En la escuela, Nora (Greta Lee) y Hae-Sung (Teo Yoo) son uña y carne. No tienen ojos para nadie que no sea su primer amor, que se rompe cuando la familia de Nora decide emigrar al Canadá cuando ella es preadolescente. Doce años después de haber perdido el contacto, vuelven a interactuar a través de Facebook: ella es una dramaturga en ciernes en Nueva York, él acaba de hacer el servicio militar en Corea después de estudiar ingeniería. La conexión es inmediata, como si no hubiera pasado el tiempo, pero sería ingenuo pensar que, en efecto, se encuentran en el mismo punto en el que se despidieron: Celine Song hace un buen trabajo a la hora de que sintamos lo que significa la duración de esa separación -toda una identidad forjándose en conexión con otras: la posibilidad múltiple del “in-yeon” encapsulada en una elipsis- y también el placer del reconocimiento, que no es otro que la fe en retomar lo inacabado, ese “¿y si?” que pone en peligro lo que parecía imposible. Vuelve, no obstante, la ruptura, doce años más de silencio, y Hae-sung reaparece: visitará Nueva York durante una semana y quiere ver a Nora, que ahora está felizmente casada y ha consolidado su carrera creativa.
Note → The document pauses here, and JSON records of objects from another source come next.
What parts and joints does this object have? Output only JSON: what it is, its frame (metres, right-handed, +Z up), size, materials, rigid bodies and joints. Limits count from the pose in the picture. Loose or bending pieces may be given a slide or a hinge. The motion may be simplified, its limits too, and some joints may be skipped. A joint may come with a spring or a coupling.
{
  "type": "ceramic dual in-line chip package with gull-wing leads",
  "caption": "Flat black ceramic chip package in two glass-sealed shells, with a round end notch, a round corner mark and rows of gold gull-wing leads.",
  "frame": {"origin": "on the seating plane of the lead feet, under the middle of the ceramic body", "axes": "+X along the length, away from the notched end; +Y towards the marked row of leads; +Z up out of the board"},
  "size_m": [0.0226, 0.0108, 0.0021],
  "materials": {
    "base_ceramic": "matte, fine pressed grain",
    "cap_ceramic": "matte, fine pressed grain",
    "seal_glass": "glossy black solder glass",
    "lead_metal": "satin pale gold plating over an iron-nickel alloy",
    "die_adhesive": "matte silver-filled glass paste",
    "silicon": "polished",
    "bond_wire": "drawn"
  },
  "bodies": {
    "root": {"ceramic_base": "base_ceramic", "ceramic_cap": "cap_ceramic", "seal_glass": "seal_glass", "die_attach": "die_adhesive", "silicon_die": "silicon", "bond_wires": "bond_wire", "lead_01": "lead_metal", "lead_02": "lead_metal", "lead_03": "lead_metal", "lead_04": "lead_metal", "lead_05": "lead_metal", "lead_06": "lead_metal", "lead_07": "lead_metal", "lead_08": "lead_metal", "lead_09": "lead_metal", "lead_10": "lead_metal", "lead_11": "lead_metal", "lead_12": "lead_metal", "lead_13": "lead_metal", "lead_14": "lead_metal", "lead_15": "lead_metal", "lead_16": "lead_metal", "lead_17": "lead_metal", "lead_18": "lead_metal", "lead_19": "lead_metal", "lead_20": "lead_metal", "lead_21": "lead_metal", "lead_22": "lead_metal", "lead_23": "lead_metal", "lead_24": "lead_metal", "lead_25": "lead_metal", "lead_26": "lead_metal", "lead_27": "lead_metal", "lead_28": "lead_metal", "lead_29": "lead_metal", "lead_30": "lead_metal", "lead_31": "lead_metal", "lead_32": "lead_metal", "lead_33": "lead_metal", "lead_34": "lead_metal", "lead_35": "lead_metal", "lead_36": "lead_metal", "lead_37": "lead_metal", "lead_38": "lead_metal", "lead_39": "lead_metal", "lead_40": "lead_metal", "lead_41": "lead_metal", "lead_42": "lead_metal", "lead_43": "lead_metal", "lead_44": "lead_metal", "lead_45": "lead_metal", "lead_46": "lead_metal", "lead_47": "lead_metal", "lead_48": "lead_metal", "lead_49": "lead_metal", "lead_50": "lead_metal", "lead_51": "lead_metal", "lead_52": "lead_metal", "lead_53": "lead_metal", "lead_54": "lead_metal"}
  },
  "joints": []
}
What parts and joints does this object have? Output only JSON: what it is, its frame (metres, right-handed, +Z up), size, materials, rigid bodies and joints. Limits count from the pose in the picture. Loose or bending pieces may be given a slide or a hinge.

“Vidas pasadas” puede recordar a la trilogía del amanecer de Richard Linklater, aunque la diferencia entre la historia de amor de Celine y Jessie y la de Nora y Hae-sung es que la primera se proyecta hacia el futuro y la segunda quiere reeditar un momento crucial del pasado. El amor, nos dice Song, es negociar con el tiempo, y a cada época, las diferencias culturales entre una coreana que se siente norteamericana y un coreano que apenas ha salido de su país parecen abismarse. Song no insiste demasiado en el tema, como para no buscar una excusa fácil, externa a los afectos de los personajes, que justifique que hayan vivido su amor platónico de maneras tan distintas.
Hay algo muy hermoso en el trabajo de la intimidad entre Nora y Hae-sung en ese tercer acto, que nos recuerda, por un lado, a cierto cine de Hou Hsiao-Hsien (“Three Times”, “Café Lumière”) filtrado por la sensibilidad racializada de Barry Jenkins (“Moonlight”), y, por otro, a los paseos urbanos de Scarlett Johansson y Bill Murray en el “Lost in Translation” de Sofia Coppola. En ese tercer acto un secundario -el marido de Nora, escritor como ella- parece complicar el cuadro, aunque, finalmente, su presencia solo sirva para demostrar que el “in-yeon” es múltiple, que el destino hace compatibles los encuentros sagrados, que no se impone una elección, que la película no transitará ese camino.
Lo importante, pues, es cómo esas dos identidades en flujo permanente vuelven a ajustar sus ritmos sin que los reproches corten esa conexión que nació antes de que fueran conscientes de su existencia. Song hace significantes tanto las pausas y los silencios como los diálogos: en esta película lacónica, melancólica, es más importante el gesto, la contención del afecto, que su declaración abierta en canal. Tal vez por ello resulte tan conmovedora: porque nos hace pensar que entre el cine y el espectador también puede producirse ese “in-yeon”, que Song la ha imaginado para conectar con cada uno de nosotros.
Lo mejor:
La delicadeza del tono y la sensibilidad con que observa la persistencia del amor a través del tiempo.
Lo peor:
A veces da la impresión de que su contención es más calculada que orgánica.